Quando a pandemia entra em declínio, sopram ventos de guerra. A Rússia invadiu a Ucrânia e rompeu com a esperança global de que as fronteiras não sejam definidas pela força militar, mas por negociações diplomáticas.
Por Fernando Gabeira (foto)
Em 2018, estive em Moscou. Era Copa do Mundo, o que não impediu que eu conversasse com alguns russos sobre outros temas. A Ucrânia, para quase todos com quem falei, era tida como um pedaço da Rússia, uma perda dolorosa.
Putin decidiu completar a tarefa que iniciou em fevereiro de 2014, anexando a Crimeia. É indiscutível sua força militar. No entanto nem sempre a força bruta triunfa, apesar da admiração dos chamados realistas. Funcionou na Crimeia, não funcionou no Afeganistão.
Rússia e China parecem unidas no momento. Cada vez mais, cresce sua importância diante de um Ocidente perplexo. Ambas têm uma visão específica sobre democracia, direitos humanos, liberdades individuais.
Confesso que é uma visão diferente da minha. O que não significa uma certeza de que estejamos no caminho certo neste lado do mundo.
Não tenho espaço para grandes digressões. Outro dia, em Paris, o fotógrafo suíço René Robert, aos 84 anos, morreu na rua, depois de ficar nove horas no frio, sem que ninguém o socorresse. Para mim, é um sinal de declínio civilizatório.
Depois de a Rússia anexar a Ucrânia, a China buscará Taiwan, e o jogo continua.

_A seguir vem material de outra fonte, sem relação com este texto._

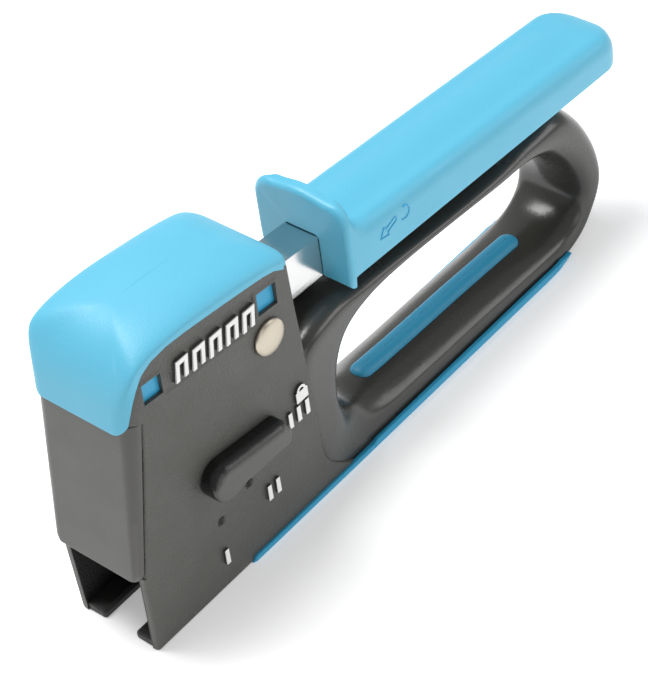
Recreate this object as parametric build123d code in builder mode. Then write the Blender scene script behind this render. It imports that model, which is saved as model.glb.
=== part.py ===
from build123d import *
import math
import os

os.makedirs("parts", exist_ok=True)

# Hand staple gun in millimetres. X runs from the nose edge towards the handle end, +Z is up, and the
# centre plane is y = 0. The origin is where staples leave the nose, on the plane that the gun stands on.

# ---- driving dimensions ----
wall = 2.2                # shell wall
nose_half = 13.65         # half width of the head at the base
draft = 0.0345            # widening of the head per millimetre of height, each side
loop_half = 12.6          # half width of the grip loop
head_rear_low = 67.5      # rear edge of the head panel at its lower end
head_rear_high = 63.2     # and at its upper end
plate_foot = 27.6         # height of the front plate's lower edge
plate_lean = 0.143        # how far the front leans back per millimetre of height
lip = 2.6                 # thickness of the lips under the nose
lip_gap_half = 5.3        # half of the gap between them

pivot_x, pivot_z = 53.0, 69.0
pin_r = 3.0
running = 0.06            # radial play of a turning joint
knob_x, knob_z = 28.5, 41.0
knob_end_r = 5.5          # rounding of the knob round its shaft
shaft_r = 2.5
ball_r = 1.3              # detent dimples
dimple_orbit = 17.1       # distance of the detent dimples from the knob's axis
position_angles = (-3.5, -50.0, -91.5)

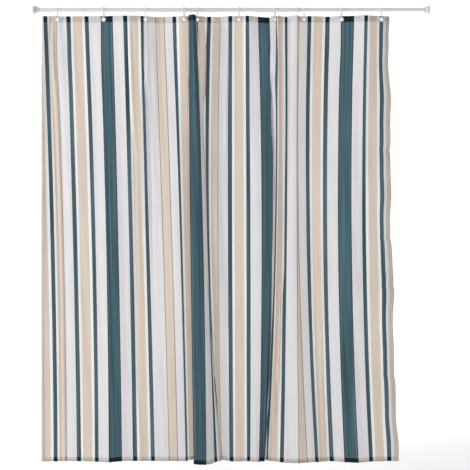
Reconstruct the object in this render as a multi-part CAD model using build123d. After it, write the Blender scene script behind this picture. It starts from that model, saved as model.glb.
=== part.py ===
from build123d import *
import math
import os

os.makedirs("parts", exist_ok=True)

# A shower curtain hung by rings on a telescopic rod that is wedged between two walls.
# Millimetres. +X runs along the rod, +Y points into the bath and +Z points up.
# The origin is the centre of the left wall pad's face, on the rod's axis.

# Overall sizes
wall_to_wall = 1778.0
drop = 2000.0
heading_gap = 29.0  # rod axis down to the curtain's top edge

# Rod tubes, and what slides in or over them
outer_radius = 10.0
outer_wall = 1.0
outer_length = 1183.0
tube_gap = 0.5  # radial, between the two tubes
inner_wall = 0.8
inner_length = 1019.0
slide_gap = 0.1  # radial, for a piece that slides in or over a tube
seat_gap = 0.05  # radial, for a piece pushed onto a tube
collar_wall = 1.0
collar_length = 12.0
collar_lap = 6.0  # how far the collar covers the outer tube

# End caps and wall pads
cap_radius = 21.0
cap_depth = 27.0  # wall to the cap's mouth
cap_rim = 4.0
cap_mouth_wall = 2.6
cap_stand_off = 2.0  # the pad stands this proud of the cap
pad_radius = 18.5
pad_thickness = 4.0
pad_groove_depth = 1.0
pad_groove_width = 1.5
pad_groove_radii = (9.0, 14.0)
cap_web = 4.0  # solid wall between the pad and the tube

# Twist lock inside the outer tube
lock_gap = 0.3  # endwise, between neighbouring lock pieces
bush_length = 31.0
bush_slot = 2.0
spindle_radius = 3.0
spindle_head_radius = 6.0
spindle_head_length = 4.0
spindle_reach = 17.0  # into the plug
plug_length = 20.0
plug_flange = 3.0

# Curtain cloth, with its folded hems
cloth = 0.4
heading_depth = 27.0
heading_layers = 3
side_hem = 30.0
bottom_hem = 20.0
hem_seam = 2.0
pocket = 2.4  # room between the two layers of the bottom hem
weight_height = 8.0
weight_gap = 0.3
free_edge = 137.0  # cloth left of the first eyelet, turned back at its end
turn_back_radius = 15.0
turn_back_reach = 58.0  # straight run from the first eyelet to the turn
right_margin = 39.5
land = 12.0  # half of the flat stretch at each eyelet
fold_radius = 14.0
tightest_fold = 0.22  # fold radius as a share of the gap between two lands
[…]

Pretextos nunca faltam. A Ucrânia não entraria na Otan nos próximos dez anos. Putin apenas aproveitou o que lhe pareceu um momento favorável.

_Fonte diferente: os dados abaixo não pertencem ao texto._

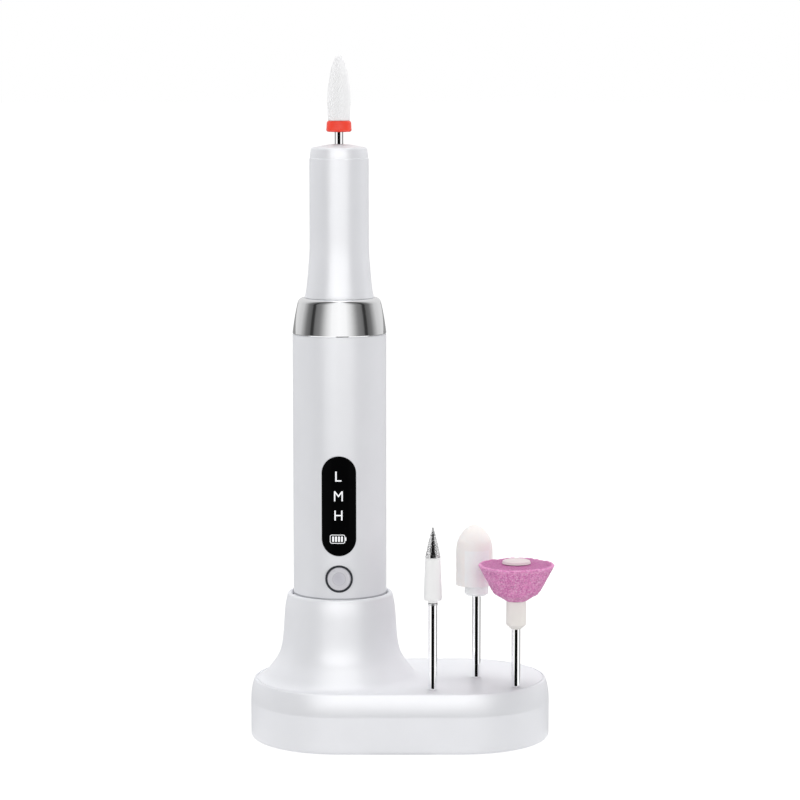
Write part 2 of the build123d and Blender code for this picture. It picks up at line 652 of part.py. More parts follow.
def make_cone_bit_shank():
    """Steel shank with its diamond-coated cone in one piece."""
    return turned([(0, HOLE_FLOOR_Z), (SHANK_R, HOLE_FLOOR_Z), (SHANK_R, 53.3), (2.0, 53.3), (1.65, 55.0),
                   (0.95, 58.2), (0.12, 61.4), (0, 61.4)], *CONE_BIT)


def make_cone_bit_sleeve():
    return turned([(SHANK_R, 40.1), (1.28, 40.1), (1.28, 41.3), (2.3, 41.6), (2.48, 42.2), (2.08, 52.9),
                   (1.85, 53.3), (SHANK_R, 53.3)], *CONE_BIT)


def make_cap_bit_shank():
    return disc(SHANK_R, HOLE_FLOOR_Z, 50.0, *CAP_BIT)


def make_cap_bit_mandrel():
    """Moulded mandrel: a collar below and a core that fills the cap."""
    return turned([(SHANK_R, 40.05), (2.65, 40.05), (3.24, 40.6), (3.24, 42.9), (3.7, 42.9), (3.7, 53.0),
                   (3.0, 55.6), (1.6, 57.2), (0, 57.6), (0, 50.0), (SHANK_R, 50.0)], *CAP_BIT)


def make_sanding_cap():
    wall_in = 4.45
    edges = [
        Line((wall_in, 42.9), (5.07, 42.9)),
        Line((5.07, 42.9), (5.07, 51.5)),
        Spline((5.07, 51.5), (4.98, 53.4), (4.38, 55.8), (2.9, 58.0), (0, 59.75),
               tangents=((0.0, 1.0), (-1.0, 0.1))),
        Line((0, 59.75), (0, 58.4)),
        Spline((0, 58.4), (2.6, 57.2), (wall_in, 51.0), tangents=((1.0, -0.05), (0.0, -1.0))),
        Line((wall_in, 51.0), (wall_in, 42.9)),
    ]
    return turned_curve(edges, CAP_BIT[0] + CAP_OFF_CENTRE, CAP_BIT[1])


def make_stone_bit_shank():
    return disc(SHANK_R, HOLE_FLOOR_Z, 51.0, *STONE_BIT)


def make_stone_bit_hub():
    return turned([(SHANK_R, 32.9), (1.35, 32.9), (2.69, 34.1), (2.69, 40.7), (SHANK_R, 40.7)], *STONE_BIT)


def make_stone_bit_stone():
    """Grinding stone: a wide inverted cone with a narrow foot."""
    return turned([(SHANK_R, 40.7), (2.84, 40.7), (6.2, 42.6), (10.2, 50.0), (10.44, 50.7), (10.1, 51.1),
                   (SHANK_R, 51.0)], *STONE_BIT)


def make_stone_bit_washer():
    return turned([(0, 51.0), (3.93, 51.06), (3.7, 51.7), (3.0, 51.95), (0, 52.0)], *STONE_BIT)


NODES = {
    "stand_shell": make_stand_shell,
    "stand_tray": make_stand_tray,
    "foot_pad": make_foot_pad,
    "stand_ballast": make_stand_ballast,
    "stand_screws": make_stand_screws,
    "charge_board": make_charge_board,
    "usb_socket": make_usb_socket,
    "pogo_block": make_pogo_block,
    "barrel": make_barrel,
    "end_cap": make_end_cap,
    "end_cap_screws": make_end_cap_screws,
    "charge_contacts": make_charge_contacts,
    "chrome_ring": make_chrome_ring,
    "head_sleeve": make_head_sleeve,
    "display_window": make_display_window,
    "light_box": make_light_box,
    "indicator_leds": make_indicator_leds,
    "control_board": make_control_board,
    "tact_switch": make_tact_switch,
    "button_ring": make_button_ring,
    "power_button": make_power_button,
    "switch_plunger": make_switch_plunger,
    "cell_cradle": make_cell_cradle,
    "battery_cell": make_battery_cell,
    "battery_tabs": make_battery_tabs,
    "motor_can": make_motor_can,
    "motor_endbell": make_motor_endbell,
    "motor_magnets": make_motor_magnets,
    "motor_brushes": make_motor_brushes,
    "motor_mount": make_motor_mount,
    "motor_mount_screws": make_motor_mount_screws,
    "bearing_tube": make_bearing_tube,
    "bearing_outer_rings": make_bearing_outer_rings,
    "bearing_inner_rings": make_bearing_inner_rings,
    "bearing_balls": make_bearing_balls,
    "bearing_nut": make_bearing_nut,
    "dust_seal": make_dust_seal,
    "motor_shaft": make_motor_shaft,
    "armature_core": make_armature_core,
    "armature_windings": make_armature_windings,
    "commutator": make_commutator,
    "shaft_coupling": make_shaft_coupling,
    "spindle": make_spindle,
    "collet": make_collet,
    "flame_bit_shank": make_flame_bit_shank,
    "flame_bit_band": make_flame_bit_band,
    "flame_bit_head": make_flame_bit_head,
    "cone_bit_shank": make_cone_bit_shank,
    "cone_bit_sleeve": make_cone_bit_sleeve,
    "cap_bit_shank": make_cap_bit_shank,
    "cap_bit_mandrel": make_cap_bit_mandrel,
    "sanding_cap": make_sanding_cap,
    "stone_bit_shank": make_stone_bit_shank,
    "stone_bit_hub": make_stone_bit_hub,
    "stone_bit_stone": make_stone_bit_stone,
    "stone_bit_washer": make_stone_bit_washer,
}

os.makedirs("parts", exist_ok=True)
for node, make in NODES.items():
    export_step(make(), f"parts/{node}.step")
for name, side in (("left", -1), ("right", 1)):
    export_step(make_pogo_pin(side), f"parts/pogo_pin_{name}.step")
    export_step(make_pogo_spring(side), f"parts/pogo_spring_{name}.step")
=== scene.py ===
"""Finishes and detailed pieces of a cordless nail drill that stands in its charging stand.

Metres, +Z up. The display and the button face -Y, and the three spare bits stand on the +X side.
"""

import math

import bpy
from bpy.props import FloatProperty, FloatVectorProperty, IntProperty, PointerProperty
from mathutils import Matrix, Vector, noise


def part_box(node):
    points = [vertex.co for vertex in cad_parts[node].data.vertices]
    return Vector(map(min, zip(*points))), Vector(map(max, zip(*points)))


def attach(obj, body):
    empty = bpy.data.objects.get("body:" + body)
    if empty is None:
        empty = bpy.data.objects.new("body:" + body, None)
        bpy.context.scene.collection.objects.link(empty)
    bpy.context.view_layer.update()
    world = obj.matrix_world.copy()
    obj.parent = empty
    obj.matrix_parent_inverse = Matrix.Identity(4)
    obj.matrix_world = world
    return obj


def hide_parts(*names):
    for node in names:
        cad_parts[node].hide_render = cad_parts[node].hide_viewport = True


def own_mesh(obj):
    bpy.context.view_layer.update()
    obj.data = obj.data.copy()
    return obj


bl_info = {
    "name": "Nail drill and charging stand",
    "version": (1, 0, 0),
    "blender": (4, 5, 0),
    "location": "View3D > Sidebar > Nail Drill",
    "description": "Finishes and detailed pieces of a cordless nail drill on its charging stand",
    "category": "Object",
}

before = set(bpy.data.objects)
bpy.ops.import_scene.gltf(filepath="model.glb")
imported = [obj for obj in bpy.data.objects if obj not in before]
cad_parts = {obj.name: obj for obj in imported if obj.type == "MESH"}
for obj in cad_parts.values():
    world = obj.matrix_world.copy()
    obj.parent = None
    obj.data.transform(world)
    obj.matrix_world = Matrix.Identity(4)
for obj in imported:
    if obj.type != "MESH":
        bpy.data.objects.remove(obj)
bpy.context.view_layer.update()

MM = 0.001
FULL_TURN = 2 * math.pi
FACING = (math.pi / 2, 0, 0)        # stands a flat piece up, to face the display side
WELD = 0.0005 * MM                  # points nearer than this become one
SMOOTH_ANGLE = math.radians(35)
GRAINY_ANGLE = math.radians(50)
SHANK_R = 1.175 * MM
INK = 0.04 * MM                     # thickness of the display's print


# ---- places read from the frame ----
def low(node):
    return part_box(node)[0]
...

Mas será mesmo? Há muitas sanções. O Ocidente pode não se envolver diretamente na Ucrânia, mas fará tudo para que a Rússia pague um preço alto pela invasão.
Os americanos conhecem esse peso, sobretudo na forma dos sacos pretos com os corpos de soldados que voltam ao país invasor, sem contar os gigantescos custos econômicos. Se a Europa encontrar alternativas para a energia que importa da Rússia, se o novo gasoduto para a Alemanha não vingar — variáveis somadas a um relativo isolamento tecnológico, custos de guerra.

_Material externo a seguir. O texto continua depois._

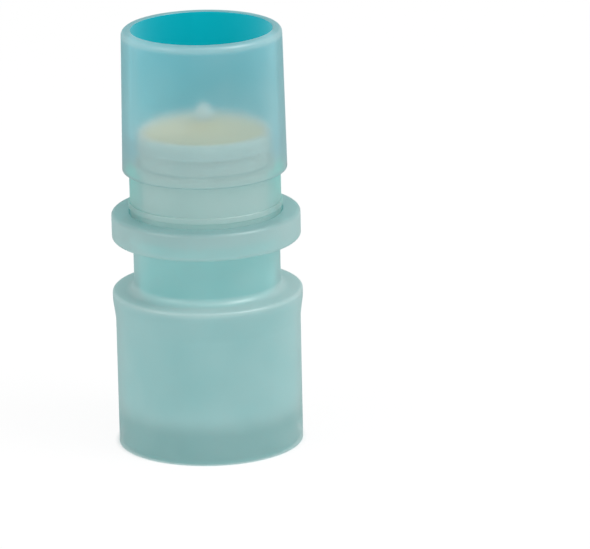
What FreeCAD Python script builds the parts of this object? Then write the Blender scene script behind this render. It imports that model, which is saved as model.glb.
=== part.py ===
import FreeCAD
import Part
import os

# A filter mouthpiece for spirometry, standing on its device end. Z runs up its axis from the base.
# The patient-side shell plugs into the flange of the device-side shell and traps a filter holder there.
# The holder carries a felt disc on a spoked support, and a ring clamps the felt's edge.

# Lengths along the axis, from the base to the lip
socket_length = 29.9
lower_neck_length = 9.8
flange_thickness = 5.35
upper_neck_length = 7.95
mouth_tube_length = 27.0

# Outer radii of the two shells
socket_radius = 17.4
bead_radius = 17.9
lower_neck_radius = 13.8
flange_radius = 17.75
upper_neck_radius = 14.2
tube_foot_radius = 15.45
mouth_radius = 15.0

# Walls and features of the device-side shell
socket_wall = 1.5
shoulder_wall = 1.6
lower_neck_wall = 1.5
bead_height = 1.9
bead_flare = 3.8
bead_blend = 4.0
socket_lead_in = 0.5
flange_floor = 1.6
flange_edge_round = 0.8
flange_lead_in = 0.3
bead_edge_round = 0.6
shoulder_cove = 1.6
inner_corner_round = 0.8

# Walls and features of the patient-side shell
mouth_wall = 1.8
step_wall = 1.5
neck_ring_radius = 14.5
neck_ring_height = 1.3
neck_ring_clear = 0.8
neck_ring_round = 0.25
lip_outer_round = 1.1
lip_inner_round = 0.4
step_edge_round = 0.3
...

Quando Bolsonaro foi à Rússia, escrevi um artigo dizendo que era uma viagem perigosa. Sua inexperiência aumentava os riscos. Aquela frase — “O Brasil é solidário com a Rússia” — não expressa um consenso nacional.
Ele queria dizer que o Brasil era solidário com quem buscava soluções pacíficas. Mas, àquela altura dos acontecimentos, com 150 mil soldados na fronteira com a Ucrânia, Putin não acreditava tanto em saída diplomática.
Neste primeiro momento, a tendência é enfatizar o aumento do preço do combustível e suas consequências na economia.
É pouco, da política internacional à estrategia do agronegócio, o Brasil terá de reavaliar tudo, diante desse fato novo.
Bolsonaro foi à Rússia vender carne e comprar fertilizante, assim como alguns itens militares. Será que valeu? A Rússia está ampliando sua atividade agrícola, favorecida pelo aquecimento global, que torna algumas terras agricultáveis. Que peso terão a partir de agora os negócios militares, sob o impacto das sanções ocidentais?
O fundamento de nossa política externa é a busca da paz e a solução pacífica dos conflitos. Putin rompeu com essa lógica.
É uma situação delicada tanto para o país como para indivíduos. De que lado ficar? O mundo ocidental não é um paraíso. Mas valores democráticos e, sobretudo, o respeito às fronteiras nacionais estão em jogo. Ao Brasil não interessa um planeta onde as potências definam áreas de influência e façam nela o que bem entenderem.
Independentemente do debate que, certamente, o tema inspira, sobretudo num ano de eleições, é fundamental se preparar também para a onda de refugiados que se espalhará para a Europa e, certamente, chegará aos países do Novo Mundo.
É hora de convocar uma ampla reunião de emergência no Congresso para discutir a crise ucraniana no Brasil. O tema transcende a um governo hesitante.